▸ Goal
Print every line of the listing exactly, please.

▸ Object modeling scripts

========================

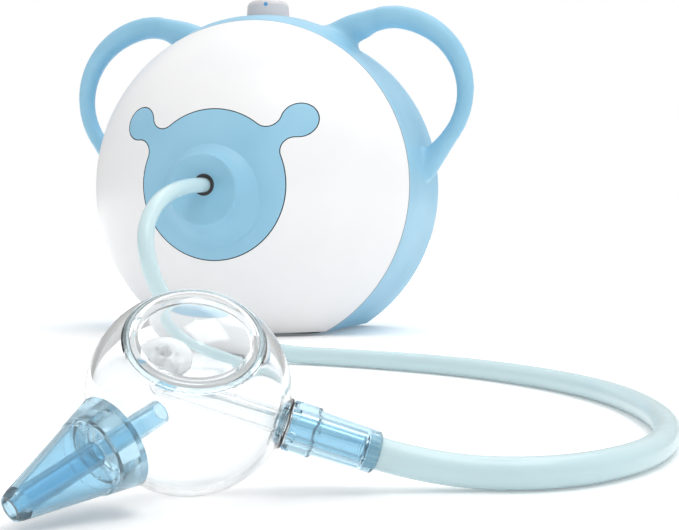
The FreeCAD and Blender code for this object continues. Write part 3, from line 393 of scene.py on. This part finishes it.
def drum(reach, less=0.0):
    """The plain cone of the housing, reaching as far in front of its middle as behind."""
    return turned([(0, -reach), (rim_radius(-reach, less), -reach),
                   (rim_radius(reach, less), reach), (0, reach)], BODY_MIDDLE, BACKWARD, 192)


def eased(share):
    """Smooth step of a share that is kept between 0 and 1."""
    share = min(max(share, 0), 1)
    return share * share * (3 - 2 * share)


def trimmed(shape, plane_at, outward):
    """Cuts away what lies beyond a plane and closes the opening."""
    bmesh.ops.bisect_plane(shape, geom=shape.verts[:] + shape.edges[:] + shape.faces[:], dist=1e-7,
                           plane_co=Vector(plane_at) * MM, plane_no=outward, clear_outer=True)
    bmesh.ops.holes_fill(shape, edges=[e for e in shape.edges if e.is_boundary], sides=0)


def relaxed(shape, vertices, turns):
    """Evens out these vertices by a number of turns."""
    for turn in range(turns):
        bmesh.ops.smooth_vert(shape, verts=vertices, factor=0.5,
                              use_axis_x=True, use_axis_y=True, use_axis_z=True)


def ear_handle():
    """One ear: a round bar bent along its line, thicker where it runs into the crown."""
    bar = bpy.data.curves.new("ear_line", "CURVE")
    bar.dimensions, bar.use_fill_caps, bar.bevel_resolution = "3D", True, 8
    line_points = [(36, 180, 1.2), (46, 184.5, 1.25), (55, 187.6, 1.32), (61.5, 189.2, 1.34),
                   (66, 191.2, 1.16), (72, 192.9, 1.06)]
    for angle in range(84, -31, -6):
        x = EAR_MIDDLE[0] + EAR_WIDE * math.cos(math.radians(angle))
        z = EAR_MIDDLE[1] + EAR_HIGH * math.sin(math.radians(angle))
        line_points.append((x, z, EAR_THIN + EAR_SWELL * min(max((angle + 6) / 70, 0), 1)))
    for reach, thick in ((8, 0.82), (16, 0.96), (24, 1.12), (33, 1.3)):   # the foot widens inwards
        inward = (thick - EAR_THIN) * EAR_TUBE
        line_points.append((x - FOOT_IN * reach - FOOT_DOWN * inward,
                            z - FOOT_DOWN * reach + FOOT_IN * inward, thick))
    path = bar.splines.new("BEZIER")
    path.bezier_points.add(len(line_points) - 1)
    for point, (x, z, thick) in zip(path.bezier_points, line_points):
        point.co, point.radius = Vector((x, EAR_Y, z)) * MM, thick
        point.handle_left_type = point.handle_right_type = "AUTO"
    return drawn(bar, EAR_TUBE)


def crown():
    """Raised sector over the drum that fades out at its two ends, widest at the ears."""
    sector = turned([(90, -30), (100.4, -30), (104.6, -22), (106.6, -11), (107.0, 8), (106.2, 26),
                     (103.8, 32), (90, 32)], BODY_MIDDLE, BACKWARD, 192)
    for vertex in sector.verts:
        out = Vector((vertex.co.x, 0, vertex.co.z - BODY_Z * MM))
        from_top = math.degrees(out.angle(UP))
        end = CROWN_HALF - CROWN_FADE * min(abs(vertex.co.y / MM - EAR_Y) / 30, 1)
        keep = eased((end - from_top) / CROWN_FADE + 0.5)
        under = (rim_radius(vertex.co.y / MM) - 3) * MM
        if out.length > under:
            out *= (under + (out.length - under) * keep) / out.length
            vertex.co = Vector((out.x, vertex.co.y, out.z + BODY_Z * MM))
    return sector


blank = drum(RIM_Y + 5)
for shape in (smoothed(crown(), "crown"), ear_handle()):
    blank.from_mesh(shape)
pedestal = turned([(0, 185), (14.4, 185), (14.4, 194.8), (13.6, 195.6), (0, 195.6)],
                  (0, EAR_Y, 0), UP, 64)
blank.from_mesh(smoothed(pedestal, "pedestal"))
left = ear_handle()
left.transform(Matrix.Scale(-1, 4, (1, 0, 0)))
left.flip_normals()
blank.from_mesh(left)
mass = bpy.data.objects.new("mass", smoothed(blank, "mass"))
bpy.context.scene.collection.objects.link(mass)
grid = mass.modifiers.new("grid", "REMESH")
grid.mode, grid.voxel_size = "VOXEL", 1.25 * MM
body = bmesh.new()
body.from_mesh(settled(mass))
bpy.data.objects.remove(mass)
relaxed(body, body.verts, 5)
upper = [v for v in body.verts if 0.030 < abs(v.co.x) < 0.072 and v.co.z > 0.165]
lower = [v for v in body.verts if 0.088 < abs(v.co.x) < 0.122 and 0.080 < v.co.z < 0.122]
relaxed(body, upper, 24)                   # fillets where the ears leave the crown
relaxed(body, lower, 10)                   # and where they come back to the drum
for vertex in body.verts:                  # the plain drum wall is trued to its cone
    out = Vector((vertex.co.x, 0, vertex.co.z - BODY_Z * MM))
    true = rim_radius(vertex.co.y / MM) * MM
    off = abs(out.length - true)
    if abs(vertex.co.y) < (RIM_Y + 4) * MM and off < 0.9 * MM:
        keep = eased((off / MM - 0.25) / 0.65)
        out *= (true + (out.length - true) * keep) / out.length
        vertex.co = Vector((out.x, vertex.co.y, out.z + BODY_Z * MM))
trimmed(body, (0, -RIM_Y, 0), -BACKWARD)
trimmed(body, (0, RIM_Y, 0), BACKWARD)
trimmed(body, (0, 0, PAD_TOP), -UP)
hollow = drum(RIM_Y + 8, SHELL_WALL)
trimmed(hollow, (0, 0, PAD_TOP + SHELL_WALL), -UP)
shaft_hole = turned([(0, 160), (4.5, 160), (4.5, 230), (0, 230)], (0, EAR_Y, 0), UP, 48)
housing = carved(smoothed(body, "housing"), "housing", ("DIFFERENCE", hollow), ("DIFFERENCE", shaft_hole))
shown("ear_housing", housing, "suction_unit", "blue_shell", blue_abs,
      "rim_housing", "ear_handles")
coated("rear_cover", blue_abs)

# ---- Rubber parts ------------------------------------------------------------------
# Black moulded rubber, dull and faintly dusty: the seal in the nose that grips the
# hose, the pad pegged under the base, the motor's two mounts and the inlet's grommet.
rubber, place, shader = finish("black_rubber", Sheen_Weight=0.15)
feed(shader,
     Base_Color=place.blend(place.noise(0.01, 4.0), (0.016, 0.016, 0.018, 1), (0.035, 0.035, 0.038, 1)),
     Roughness=0.5 + 0.3 * place.noise(0.003),
     Normal=bumped(place, place.noise(0.0004, 4.0), 0.00006))
for node in ("nose_seal", "base_pad", "front_mount", "rear_mount", "inlet_grommet"):
    coated(node, rubber)

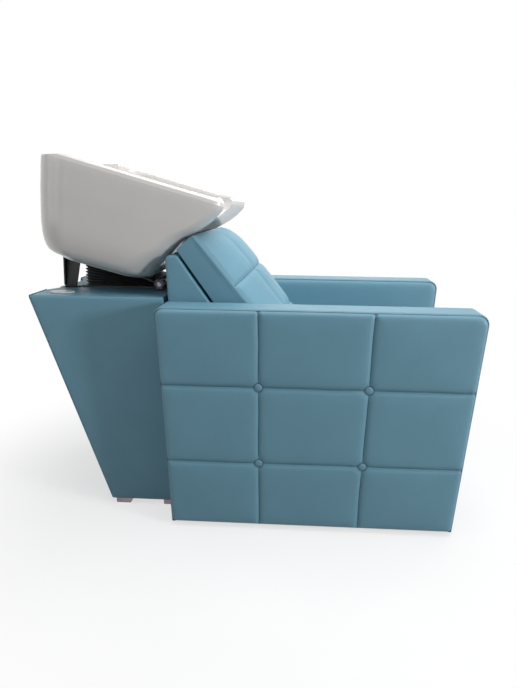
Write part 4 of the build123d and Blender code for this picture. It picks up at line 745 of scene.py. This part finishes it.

========================

▸ Full response
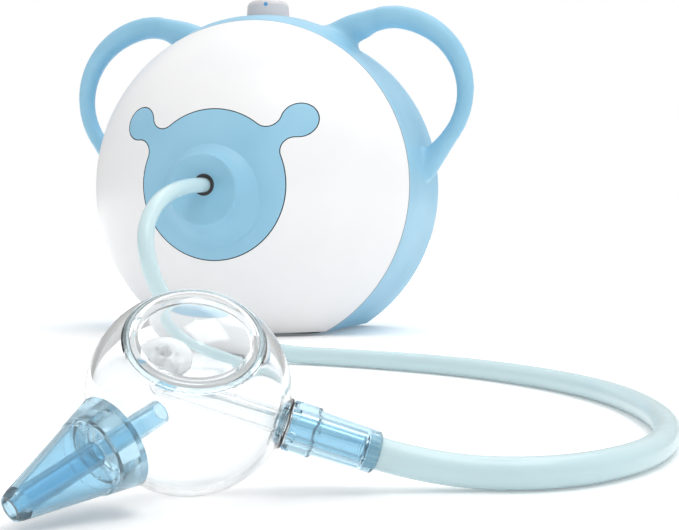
The FreeCAD and Blender code for this object continues. Write part 3, from line 393 of scene.py on. This part finishes it.
def drum(reach, less=0.0):
    """The plain cone of the housing, reaching as far in front of its middle as behind."""
    return turned([(0, -reach), (rim_radius(-reach, less), -reach),
                   (rim_radius(reach, less), reach), (0, reach)], BODY_MIDDLE, BACKWARD, 192)


def eased(share):
    """Smooth step of a share that is kept between 0 and 1."""
    share = min(max(share, 0), 1)
    return share * share * (3 - 2 * share)


def trimmed(shape, plane_at, outward):
    """Cuts away what lies beyond a plane and closes the opening."""
    bmesh.ops.bisect_plane(shape, geom=shape.verts[:] + shape.edges[:] + shape.faces[:], dist=1e-7,
                           plane_co=Vector(plane_at) * MM, plane_no=outward, clear_outer=True)
    bmesh.ops.holes_fill(shape, edges=[e for e in shape.edges if e.is_boundary], sides=0)


def relaxed(shape, vertices, turns):
    """Evens out these vertices by a number of turns."""
    for turn in range(turns):
        bmesh.ops.smooth_vert(shape, verts=vertices, factor=0.5,
                              use_axis_x=True, use_axis_y=True, use_axis_z=True)


def ear_handle():
    """One ear: a round bar bent along its line, thicker where it runs into the crown."""
    bar = bpy.data.curves.new("ear_line", "CURVE")
    bar.dimensions, bar.use_fill_caps, bar.bevel_resolution = "3D", True, 8
    line_points = [(36, 180, 1.2), (46, 184.5, 1.25), (55, 187.6, 1.32), (61.5, 189.2, 1.34),
                   (66, 191.2, 1.16), (72, 192.9, 1.06)]
    for angle in range(84, -31, -6):
        x = EAR_MIDDLE[0] + EAR_WIDE * math.cos(math.radians(angle))
        z = EAR_MIDDLE[1] + EAR_HIGH * math.sin(math.radians(angle))
        line_points.append((x, z, EAR_THIN + EAR_SWELL * min(max((angle + 6) / 70, 0), 1)))
    for reach, thick in ((8, 0.82), (16, 0.96), (24, 1.12), (33, 1.3)):   # the foot widens inwards
        inward = (thick - EAR_THIN) * EAR_TUBE
        line_points.append((x - FOOT_IN * reach - FOOT_DOWN * inward,
                            z - FOOT_DOWN * reach + FOOT_IN * inward, thick))
    path = bar.splines.new("BEZIER")
    path.bezier_points.add(len(line_points) - 1)
    for point, (x, z, thick) in zip(path.bezier_points, line_points):
        point.co, point.radius = Vector((x, EAR_Y, z)) * MM, thick
        point.handle_left_type = point.handle_right_type = "AUTO"
    return drawn(bar, EAR_TUBE)


def crown():
    """Raised sector over the drum that fades out at its two ends, widest at the ears."""
    sector = turned([(90, -30), (100.4, -30), (104.6, -22), (106.6, -11), (107.0, 8), (106.2, 26),
                     (103.8, 32), (90, 32)], BODY_MIDDLE, BACKWARD, 192)
    for vertex in sector.verts:
        out = Vector((vertex.co.x, 0, vertex.co.z - BODY_Z * MM))
        from_top = math.degrees(out.angle(UP))
        end = CROWN_HALF - CROWN_FADE * min(abs(vertex.co.y / MM - EAR_Y) / 30, 1)
        keep = eased((end - from_top) / CROWN_FADE + 0.5)
        under = (rim_radius(vertex.co.y / MM) - 3) * MM
        if out.length > under:
            out *= (under + (out.length - under) * keep) / out.length
            vertex.co = Vector((out.x, vertex.co.y, out.z + BODY_Z * MM))
    return sector


blank = drum(RIM_Y + 5)
for shape in (smoothed(crown(), "crown"), ear_handle()):
    blank.from_mesh(shape)
pedestal = turned([(0, 185), (14.4, 185), (14.4, 194.8), (13.6, 195.6), (0, 195.6)],
                  (0, EAR_Y, 0), UP, 64)
blank.from_mesh(smoothed(pedestal, "pedestal"))
left = ear_handle()
left.transform(Matrix.Scale(-1, 4, (1, 0, 0)))
left.flip_normals()
blank.from_mesh(left)
mass = bpy.data.objects.new("mass", smoothed(blank, "mass"))
bpy.context.scene.collection.objects.link(mass)
grid = mass.modifiers.new("grid", "REMESH")
grid.mode, grid.voxel_size = "VOXEL", 1.25 * MM
body = bmesh.new()
body.from_mesh(settled(mass))
bpy.data.objects.remove(mass)
relaxed(body, body.verts, 5)
upper = [v for v in body.verts if 0.030 < abs(v.co.x) < 0.072 and v.co.z > 0.165]
lower = [v for v in body.verts if 0.088 < abs(v.co.x) < 0.122 and 0.080 < v.co.z < 0.122]
relaxed(body, upper, 24)                   # fillets where the ears leave the crown
relaxed(body, lower, 10)                   # and where they come back to the drum
for vertex in body.verts:                  # the plain drum wall is trued to its cone
    out = Vector((vertex.co.x, 0, vertex.co.z - BODY_Z * MM))
    true = rim_radius(vertex.co.y / MM) * MM
    off = abs(out.length - true)
    if abs(vertex.co.y) < (RIM_Y + 4) * MM and off < 0.9 * MM:
        keep = eased((off / MM - 0.25) / 0.65)
        out *= (true + (out.length - true) * keep) / out.length
        vertex.co = Vector((out.x, vertex.co.y, out.z + BODY_Z * MM))
trimmed(body, (0, -RIM_Y, 0), -BACKWARD)
trimmed(body, (0, RIM_Y, 0), BACKWARD)
trimmed(body, (0, 0, PAD_TOP), -UP)
hollow = drum(RIM_Y + 8, SHELL_WALL)
trimmed(hollow, (0, 0, PAD_TOP + SHELL_WALL), -UP)
shaft_hole = turned([(0, 160), (4.5, 160), (4.5, 230), (0, 230)], (0, EAR_Y, 0), UP, 48)
housing = carved(smoothed(body, "housing"), "housing", ("DIFFERENCE", hollow), ("DIFFERENCE", shaft_hole))
shown("ear_housing", housing, "suction_unit", "blue_shell", blue_abs,
      "rim_housing", "ear_handles")
coated("rear_cover", blue_abs)

# ---- Rubber parts ------------------------------------------------------------------
# Black moulded rubber, dull and faintly dusty: the seal in the nose that grips the
# hose, the pad pegged under the base, the motor's two mounts and the inlet's grommet.
rubber, place, shader = finish("black_rubber", Sheen_Weight=0.15)
feed(shader,
     Base_Color=place.blend(place.noise(0.01, 4.0), (0.016, 0.016, 0.018, 1), (0.035, 0.035, 0.038, 1)),
     Roughness=0.5 + 0.3 * place.noise(0.003),
     Normal=bumped(place, place.noise(0.0004, 4.0), 0.00006))
for node in ("nose_seal", "base_pad", "front_mount", "rear_mount", "inlet_grommet"):
    coated(node, rubber)

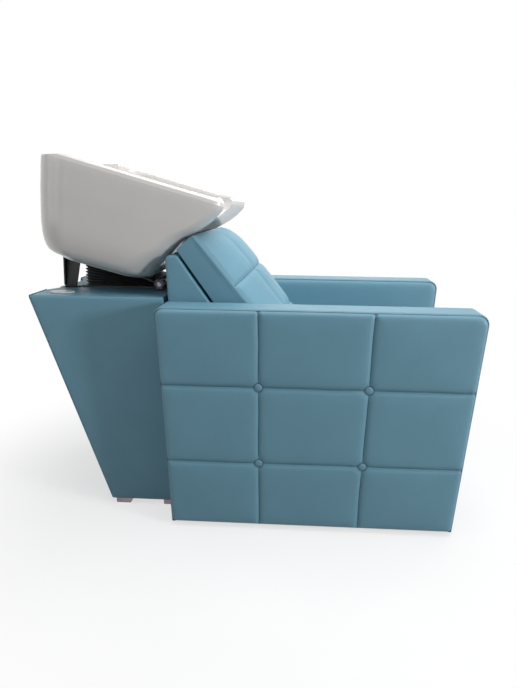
Write part 4 of the build123d and Blender code for this picture. It picks up at line 745 of scene.py. This part finishes it.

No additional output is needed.